The net proceeds from the sale of these Scrips will be paid to the holders of unexercised Preferential Rights unless the average sales price per Scrip is less than €0.01, in which case they would be transferred to Cofinimmo.

The results of the sale of the Scrips and the final results of the public offering will be published in a press release, after the finalization of the accelerated private placement.

The payment of the subscription price, the settlement of the capital increase, the listing and the start of the trading of the New Shares on Euronext Brussels is foreseen on 12.05.2015.

REGULATED INFORMATION Brussels, embargo until 07.05.2015, 2:00 PM CET

PRESS RELEASE

For further information:

Valérie Kibieta Ellen Grauls Head of External Communication and Investor Relations Manager Investor Relations Tel.: +32 2 373 94 21 Tel.: +32 2 373 60 36 [email protected] [email protected]

About Cofinimmo:

Founded in 1983, Cofinimmo is the current leading listed Belgian real estate company, specialising in rental property and an important player on the European market.

The company holds a diversified property portfolio in Belgium, France, the Netherlands and Germany, worth over €3.2 billion and representing a total area of 1,780,000m². In keeping with demographic trends, its main investment areas are offices (41%), healthcare properties (40%), and distribution networks (17%). An independent company which consistently applies the highest corporate governance and sustainability standards, Cofinimmo services its tenants and manages its properties with its 110-person team based in Brussels.

Cofinimmo is listed on Euronext Brussels (BEL20) and benefits from REIT tax treatment in Belgium (RREC), France (SIIC) and the Netherlands (FBI). Its activities are overseen by the Financial Services and Markets Authority, the Belgian regulator.

At 31.12.2014, its total market capitalisation stood at €1.7 billion. The company pursues investment policies which seek to offer a high dividend yield and capital protection over the long term, targeting both institutional and private investors.

www.cofinimmo.com

REGULATED INFORMATION Brussels, embargo until 07.05.2015, 2:00 PM CET

PRESS RELEASE

IMPORTANT INFORMATION

This announcement shall not constitute an offer to sell or the solicitation of an offer to buy, nor shall there be any sale of the securities referred to herein, in any jurisdiction in which such offer, solicitation or sale would be unlawful prior to registration, exemption from registration or qualification under the securities laws of any such jurisdiction.

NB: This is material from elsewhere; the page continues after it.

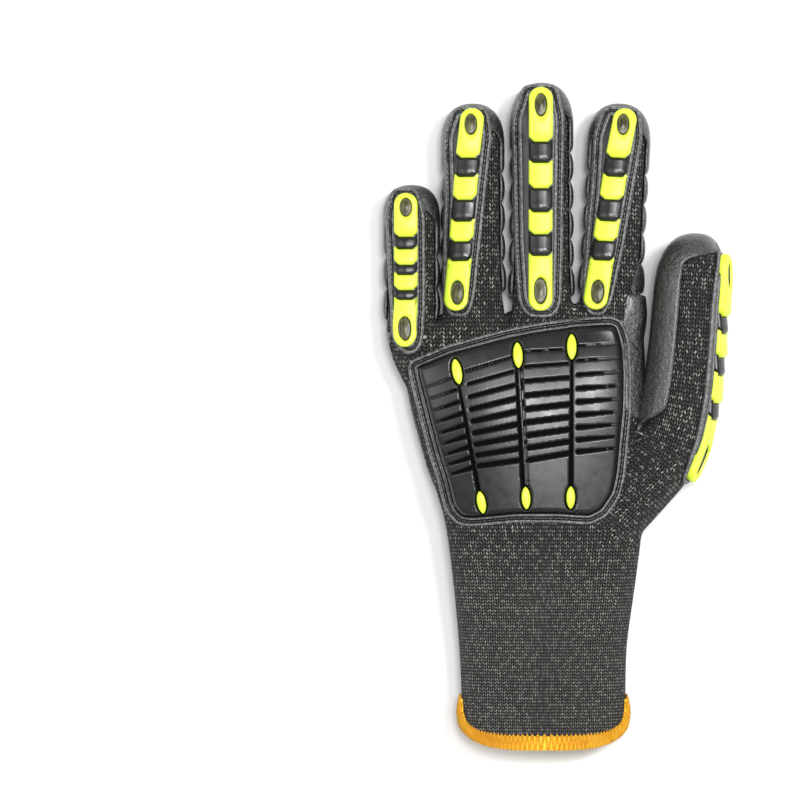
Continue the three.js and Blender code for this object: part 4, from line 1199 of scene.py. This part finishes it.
# blocks, place of their centre line at tip and root, half width, how late the line bends
BLOCK_LINES = {
    "little": (SHORT_BLOCKS, -0.12, -0.12, 0.25, 1), "ring": (LONG_BLOCKS, -0.02, -0.33, 0.222, 1),
    "middle": (LONG_BLOCKS, -0.03, -0.04, 0.222, 1), "index": (LONG_BLOCKS, 0.06, -0.3, 0.222, 1),
    "thumb": (THUMB_BLOCKS, 0, -0.01, 0.165, 1),
}
# Cross section of a flange from its edge: distance inward, height.
FLANGE_PROFILE = [
    (0.0, 0.0), (0.0, 0.5), (0.1, 0.85), (0.3, 1.12), (0.7, 1.27), (1.15, 1.2), (1.35, 0.95), (1.45, 0.4),
    (2.4, 0.4), (2.5, 0.95), (2.72, 1.2), (3.2, 1.27), (3.65, 1.17), (3.95, 0.85), (4.05, 0.45),
]
FLANGE_IN, FLANGE_END = FLANGE_PROFILE[-1]
# Which faces across the profile of a flange are its ridges.
STRIP_RIDGES = (1, 2, 3, 4, 5, 9, 10, 11, 12)
GUARD_RIDGES = (2, 3, 4, 10)
# A stitch fills six of the eight parts of its pitch.
STITCH_PARTS = 8
STITCH_FROM_EDGE = 1.92
STITCH_LEVEL = 0.62


def on_digit(digit, places, height):
    """Places (across, along) on a digit's back at a height above the knit."""
    u, s = places[..., 0], places[..., 1]
    point = digit.on_back(s, u, GAP + height)
    if digit.name != "thumb":
        over = hand_height(point[..., 0], point[..., 1], 1, GAP + height)
        inside = point[..., 1] < HAND_END
        point[..., 2] = np.where(inside, np.maximum(point[..., 2], over), point[..., 2])
    return point


def ring_stack(rings):
    points = np.vstack(rings)
    faces = grid_faces(len(rings), len(rings[0]), close_columns=True).tolist()
    return points, faces


def plate_outline(digit):
    size = [digit.length, digit.width, digit.width]
    rows = np.array(STRIPS[digit.name]) * size
    middle = [(row[1] + row[2]) / 2 for row in rows]
    outline = [(middle[-1], rows[-1][0])]
    outline += [(row[2], row[0]) for row in rows[::-1]]
    outline += [(middle[0], rows[0][0])]
    outline += [(row[1], row[0]) for row in rows]
    return rounded(outline, 240, 2.2)


def stitches(path, place, pitch=2.1, radius=0.27):
    """Short capsules along a closed path of places."""
    total = arc_lengths(np.vstack([path, path[:1]]))[-1]
    count = int(total / pitch)
    dense = resample(path, count * STITCH_PARTS, closed=True)
    girth = radius * np.array([0.35, 0.9, 1, 1, 0.9, 0.35])[:, None]
    dip = -radius * np.array([1.1, 0.2, 0, 0, 0.2, 1.1])[:, None]
    angle = ring_angles(6)
    wide, tall = (girth * np.cos(angle))[..., None], (girth * np.sin(angle))[..., None]
    parts = []
    for k in range(count):
        line = place(dense[[(k * STITCH_PARTS + j) % len(dense) for j in range(len(girth))]])
        ahead = unit(np.gradient(line, axis=0))
        side = unit(np.cross(ahead, [0, 0, 1.0]))
        up = np.cross(side, ahead)[:, None]
        parts.append(tube(line[:, None] + up * dip[:, None] + side[:, None] * wide + up * tall))
    return joined(parts)


def filled(outline, step=1.2):
    """Places that fill an outline in plan, and triangles between them."""
    grid, _, _ = grid_places(outline.min(axis=0), outline.max(axis=0), step)
    grid = grid[outline_distance(grid, outline)[0] > 0.45 * step]
    places = [Vector(p) for p in np.vstack([outline, grid])]
    edges = [(k, (k + 1) % len(outline)) for k in range(len(outline))]
    found, _, faces, *_ = delaunay_2d_cdt(places, edges, [], 1, 1e-5)
    return np.array([tuple(p) for p in found]), [list(face) for face in faces]


def covered(outline, place, height_at):
    """Surface inside an outline of places, as points and faces."""
    places, faces = filled(outline)
    return place(places, height_at(places)), faces


# A tongue ends in a chamfer that lies over the next one. Shares of its half width.
CHAMFER_ACROSS = 0.42
CHAMFER_UP = 0.42
END_ROUND = 0.95
# Gap between tongues, how far a tongue's ears stand back, and the room in its notch.
TONGUE_GAP = 0.1
EAR_BACK = 0.5
NOTCH_ROOM = 0.3
TIP_OVAL = {"across": 0.29, "along": 0.24, "from_end": 0.33}
ROOT_OVAL = {"across": 0.31, "along": 0.275, "from_end": 0.36}
# Length and drop of the facet at a tongue's foot, and how far it falls to its upper end and its sides.
FACET = 1.7
FACET_DROP = 1.0
FOOT_RISE = 0.2
TIP_FALL = 0.2
TONGUE_FALL = 1.15
CROWN = {True: 0.35, False: 0.95}
BEVEL = [(0.0, None), (0.0, 0.8), (0.1, 0.45), (0.3, 0.18), (0.6, 0.05), (0.9, 0.0)]
# Rings of an oval recess: share of the oval, drop. The first ones are its green rim.
RECESS_PROFILE = [
    (0.96, 0.25), (0.9, 0.9), (0.84, 1.35), (0.7, 1.45), (0.45, 1.2), (0.2, 1.05), (0.02, 1.0),
]
RECESS_RIM = 2


def block_outline(digit, blocks, k, line):
    """Outline of a tongue, notched at its upper end round the foot of the one above."""
    _, _, start, end, turn = blocks[k]
    _, tip, root, half, late = line
    half *= digit.width
    foot, rise = half * (1 - CHAMFER_ACROSS), half * CHAMFER_UP
    if k:
        end = blocks[k - 1][2] - TONGUE_GAP / digit.length
    low = mix(root, tip, max(start, 0) ** late) * digit.width
    high = mix(root, tip, end ** late) * digit.width
    start, end = start * digit.length, end * digit.length
    arc = np.linspace(0, math.pi, 13)
    if turn < 0:
        lower = [(low - half * math.cos(t), start + half * END_ROUND * (1 - math.sin(t))) for t in arc]
    else:
        heel = start + rise
        lower = [(low - half, heel), (low - foot, start), (low + foot, start), (low + half, heel)]
    if turn > 0:
        upper = [(high + half * math.cos(t), end - half * END_ROUND * (1 - math.sin(t))) for t in arc]
    else:
        ear, notch = end + rise - EAR_BACK, foot + NOTCH_ROOM
        upper = [(high + half, ear), (high + notch, end), (high - notch, end), (high - half, ear)]
    return lower + upper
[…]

This document and the information contained herein are not for distribution in or into the United States of America (including its territories and possessions, any state of the United States of America and the District of Columbia) (the "United States"). This document does not constitute, or form part of, an offer to sell, or a solicitation of an offer to purchase, any securities in the United States. The securities of Cofinimmo SA/NV ("Cofinimmo") have not been and will not be registered under the U.S. Securities Act of 1933 (the "Securities Act") and may not be offered or sold within the United States absent registration or an applicable exemption from the registration requirements of the Securities Act. No public offering of the securities is being made into the United States.

In the European Economic Area, other than Belgium, this announcement is only addressed to and is only directed at qualified investors within the meaning of Directive 2003/71/EC (as amended, and together with any applicable implementing measures in any Member State, the "Prospectus Directive") ("Qualified Investors") and other persons to whom it may otherwise lawfully be communicated in accordance with an exemption from the obligation to publish a prospectus further to Article 3.2 of the Prospectus Directive.

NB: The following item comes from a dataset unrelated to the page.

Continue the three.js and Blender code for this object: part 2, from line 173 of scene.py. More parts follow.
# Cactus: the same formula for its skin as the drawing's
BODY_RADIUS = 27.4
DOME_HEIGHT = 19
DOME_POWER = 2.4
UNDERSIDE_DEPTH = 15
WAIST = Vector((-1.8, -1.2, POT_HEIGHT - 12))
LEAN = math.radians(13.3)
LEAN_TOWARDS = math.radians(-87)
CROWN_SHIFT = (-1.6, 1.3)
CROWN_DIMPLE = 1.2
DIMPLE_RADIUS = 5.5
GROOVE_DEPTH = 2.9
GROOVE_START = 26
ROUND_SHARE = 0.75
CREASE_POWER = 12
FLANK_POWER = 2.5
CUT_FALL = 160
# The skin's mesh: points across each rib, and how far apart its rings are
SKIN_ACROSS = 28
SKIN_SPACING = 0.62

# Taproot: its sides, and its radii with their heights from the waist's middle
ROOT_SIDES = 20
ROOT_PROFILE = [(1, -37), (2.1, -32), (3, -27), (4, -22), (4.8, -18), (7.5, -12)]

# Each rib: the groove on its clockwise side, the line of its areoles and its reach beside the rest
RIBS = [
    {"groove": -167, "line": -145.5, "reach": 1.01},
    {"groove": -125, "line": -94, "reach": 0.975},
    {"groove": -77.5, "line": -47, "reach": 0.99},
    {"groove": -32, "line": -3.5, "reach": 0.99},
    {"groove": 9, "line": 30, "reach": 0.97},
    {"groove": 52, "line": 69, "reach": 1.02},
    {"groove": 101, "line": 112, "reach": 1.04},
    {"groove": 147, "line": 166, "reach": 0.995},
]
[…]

In addition, in the United Kingdom, this announcement is directed at and for distribution only to Qualified Investors who are (i) persons who have professional experience in matters relating to investments falling within Article 19(5) of the Financial Services and Markets Act (Financial Promotion) Order 2005, as amended (the "Order"), or (ii) persons who are high net worth entities falling within Article 49(2)(a) to (d) of the Order, and (iii) other persons to whom this announcement may otherwise lawfully be communicated (all such persons together being referred to as "Relevant Persons"). The securities referred to herein are only available to, and any invitation, offer or agreement to subscribe, purchase or otherwise acquire such securities will be engaged in only with Relevant Persons. Any person who is not a Relevant Person should not act or rely on this communication or any of its contents.

No announcement or information regarding the capital increase of Cofinimmo may be disseminated to the public in jurisdictions other than Belgium where a prior registration or approval is required for such purpose. No steps have been taken, or will be taken, for the offering of shares in any jurisdiction outside of Belgium where such steps would be required. The issue or sale of shares, and the subscription for or purchase of shares, are subject to special legal or statutory restrictions in certain jurisdictions. Cofinimmo is not liable if these restrictions are not complied with by any person.

A prospectus has been published in relation to the offering of the securities referred to in this announcement. A copy of the prospectus is available as set out in our press release of 21.04.2015 announcing the offering of the securities. Investors may not accept an offer of securities referred to herein, nor acquire such securities, unless on the basis of information contained in the prospectus. This announcement cannot be used as basis for any investment agreement or decision.